Mattan is blamed even for this. “You seem to be forgetting your own role in this debacle,” his defence lawyer tells him. “[You] came across as belligerent and shifty” (p. 307). What other choice would a man in Mattan’s position, falsely accused and asked absurd questions based on the testimony of malicious accusers, have? It is the corner into which he has been knowingly forced. Some of the novel’s most poetic moments come when Mattan first adopts and then rejects Islam as a consoling influence in prison; ultimately he can find no satisfactory explanation, not justice, in his situation. “They’re doing this because they haven’t broken me,” he ultimately decides. “If I had lost my mind and sat weeping in my own shit, maybe then they’d be happy to send me to a madhouse” (p. 361). Reader, Mattan is not sent to the madhouse; he instead goes to a gallows hidden behind his own wardrobe.

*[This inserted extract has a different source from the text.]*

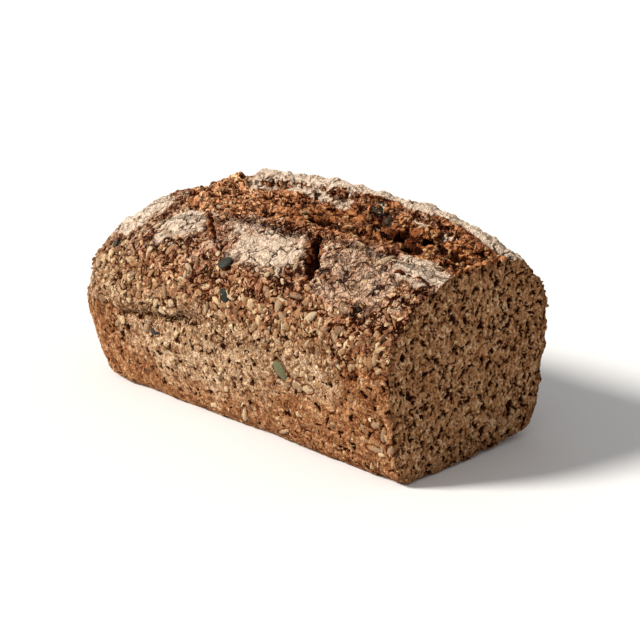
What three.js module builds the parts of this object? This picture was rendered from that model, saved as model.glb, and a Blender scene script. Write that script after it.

The Fortune Men espouses a cold anger – its rage is incisive for its patience. If the novel might have been even more focused – if it makes a few mis-steps here or there in its attempts to encompass its case – then it nevertheless remains an unusual and challenging mixture of conviction and conditionality, a novel clear as to what it thinks but also open to the complexity of real life. Real life, indeed, is its subject: not the myth of Britain, but the reality of its locaity’s “post-colonial” experiences, the truth of its various communities and the reckonings that they require. For the Booker to be able to shortlist a novel such as this – which is not just critically about but of Britain – is a sign itself that writers such as Mohamed are, slowly, but with undeterred diligence, having their desired effect.